Mike Allen Tobique—Mactaquac, NB

Thank you.

I think my time's up.

3:50 p.m.


The Chair Rodney Weston

Thank you, Mr. Allen.

Ms. Doré Lefebvre.

3:50 p.m.


Rosane Doré Lefebvre Alfred-Pellan, QC

Thank you, Mr. Chair.

Thank you, Mr. MacIsaac, for being here. It is really a pleasure to hear what you have to say. I have a lot of questions to ask you.

My colleague Mr. Allen already questioned you on these techniques involving environmental DNA that you use in your work. I would like to have some further details on this. According to what I understood, as compared to traditional techniques, these procedures allow you to detect invasive species in a much more effective way when you collect samples. Generally speaking, how does this work?

3:50 p.m.

Prof. Hugh MacIsaac

There are actually two ways to analyze environmental DNA. Some of you are familiar with this technique being used in the Chicago area to analyze for the presence of two Asian carp species. In that case, they selected a single gene, a sequence of DNA bases, that they knew was specific for each of the two carp species: the silver carp and the bighead carp. They went out and actually would collect just pure water and sample the water, and from that, extract DNA. They would collect the DNA that was filtered onto a mesh, and from the mesh, they could amplify it many times over and run it through a sequencer.

You can almost view it as sausages in a chain. What you need to do is determine the identity of each one of the sausages in that chain. Each sausage could be one of four different DNA bases. This is Biology 101. What we do, one by one, is cleave off the end one, determine what it is, and then we continue along the chain until we're finished. From that, you can determine what the sequence of DNA is.

They would be targeting two species and the DNA from those two species from raw water samples. That's a little bit different from what we are doing.
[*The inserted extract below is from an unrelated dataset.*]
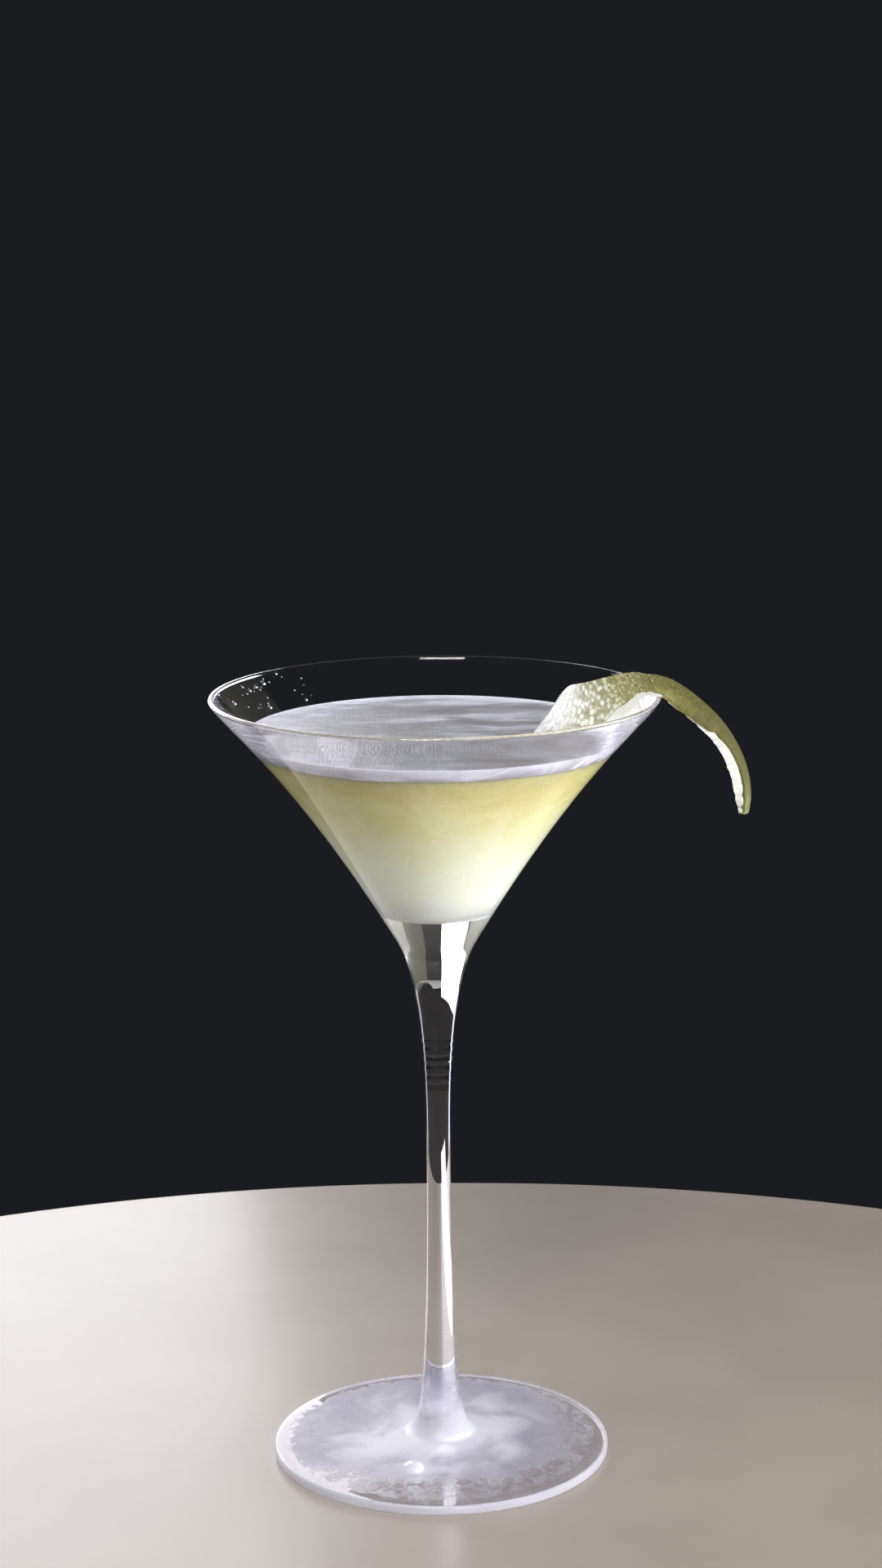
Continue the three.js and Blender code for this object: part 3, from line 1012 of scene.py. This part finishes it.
def make_zest(finish):
    """The yellow outer layer of the peel, with its oil glands."""
    def pared(section):
        """The knife's wavy cut along the near edge."""
        return wave(section, KNIFE_PITCH, 1) * KNIFE_WANDER - section["bare"]

    def outer(section, share):
        """Glands stand tall inside the bowl and low outside it, and fade at the cut edges."""
        place = strip_point(section, share, 0, pared(section))
        tall = mix(INNER_RELIEF, OUTER_RELIEF, min(1.0, section["t"] / RIM_SHARE))
        from_end = min(1.0, max(0.0, section["t"] - 0.03) / 0.08)
        from_sides = min(1.0, 8 * share, 8 * (1 - share))
        relief = tall * from_end * from_sides * (gland_relief(section, share) - 0.6)
        return floated(place + section["normal"] * relief)

    def inner(section, share):
        return floated(strip_point(section, share, ZEST_THICKNESS, pared(section)))

    zest = strip_layer("zest_skin", outer, inner)
    zest.data.materials.append(finish)
    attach(zest, "garnish")
    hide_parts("zest")


def make_pith(finish):
    """The white inner layer of the peel, torn along its near edge."""
    def ragged(section, share):
        """The pith tore unevenly: most along the near edge."""
        uneven = wave(section, TEAR_PITCH, 3) + 0.5 * wave(section, FINE_TEAR_PITCH, 8)
        return section["across"] * uneven * PITH_TEAR * max(0.0, 1 - share * 4)

    def outer(section, share):
        ledge = section["ledge"] * 0.3 - section["curl"] * 0.5
        place = strip_point(section, share, ZEST_THICKNESS - BOND, ledge)
        return floated(place + ragged(section, share) * 0.4)

    def inner(section, share):
        depth = ZEST_THICKNESS + BOND + PITH_THICKNESS * section["flesh"]
        place = strip_point(section, share, depth, section["ledge"] - section["curl"] * 0.5)
        rough = noise.noise(place / SPONGE_PITCH) * PITH_ROUGHNESS
        return pressed(place + ragged(section, share) + section["normal"] * rough)

    pith = strip_layer("pith_layer", outer, inner)
    pith.data.materials.append(finish)
    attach(pith, "garnish")
    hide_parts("pith")


# ------------------------------------------------------------------ water drops

def drop(place, facing, radius):
    """A drop that clings to a surface, half as thick as it is wide."""
    deselect()
    turn = facing.to_track_quat("Z", "Y").to_euler()
    bpy.ops.mesh.primitive_uv_sphere_add(
        segments=20, ring_count=12, radius=radius, location=place, rotation=turn
    )
    bpy.ops.transform.resize(value=(1, 1, DROP_FLATNESS), orient_type="LOCAL")
    bpy.ops.object.transform_apply(location=True, rotation=True, scale=True)
    bpy.ops.object.shade_smooth()
    return bpy.context.object


def joined(name, parts):
    deselect()
    for part in parts:
        part.select_set(True)
    bpy.context.view_layer.objects.active = parts[0]
    bpy.ops.object.join()
    return named(name)


def wall_drop(above, degrees, width):
    """A drop on the inside of the bowl's wall, bulging towards the axis."""
    t = share_at(1, min(FOAM_TOP + above * MM, LIP_BOTTOM))
    wall = inside_wall(t)
    way = cubic_way(FLANK, t)
    angle = math.radians(degrees)
    out = Vector((math.cos(angle), math.sin(angle), 0))
    facing = out * -way.y + Vector((0, 0, way.x))
    place = out * wall.x + Vector((0, 0, wall.y))
    return drop(place, facing, width * MM / 2 * DROP_SPREAD)


def make_drops(finish):
    """Drops left inside the bowl by the rinse, with finer ones between, and one on the foot."""
    chance = random.Random(7)
    made = [wall_drop(*each) for each in WALL_DROPS]
    for _ in range(FINE_DROP_COUNT):
        above = chance.uniform(*FINE_DROP_HEIGHTS)
        degrees = chance.uniform(*FINE_DROP_ANGLES)
        made.append(wall_drop(above, degrees, chance.uniform(*FINE_DROP_WIDTHS)))
    resting = Vector(FOOT_DROP_PLACE)
    resting.z = foot_height(resting.length) + FOOT_DROP_LIFT
    made.append(drop(resting, Vector((0, 0, 1)), FOOT_DROP_RADIUS))
    drops = joined("water_drops", made)
    drops.data.materials.append(finish)
    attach(drops, "glass")


light_studio()
set_camera()
lay_tabletop()

CRYSTAL = clear_crystal()
FUSED = fused_joint()
make_bowl(CRYSTAL, FUSED)
make_stem(misted_crystal("misted_stem", pad_mist), FUSED)
make_foot(misted_crystal("misted_foot", foot_mist), FUSED)
make_drink(cloudy_drink())
make_foam(fine_foam())
make_zest(lemon_zest())
make_pith(soft_pith())
make_drops(water())

scene = bpy.context.scene
scene.view_settings.view_transform = "Standard"
scene.cycles.max_bounces = 32
scene.cycles.glossy_bounces = 24
scene.cycles.transmission_bounces = 32
scene.cycles.transparent_max_bounces = 32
In our case, we're actually collecting net samples, the way we've traditionally done, but instead of counting them under a microscope, we take all of the organisms.

It kind of looks like one of those toys you had as a kid—I forget what they're called—the little globes that you shake and see the snow flying around. That's what the plankton typically looks like, the snow in those little globes. So instead of trying to identify what every species is in that snowstorm, we take all the stuff and put it together, then we mash it all up. We don't try to identify the species. All we want to do is extract the DNA from those species. What you end up with is maybe 500 or 600 different species all combined together.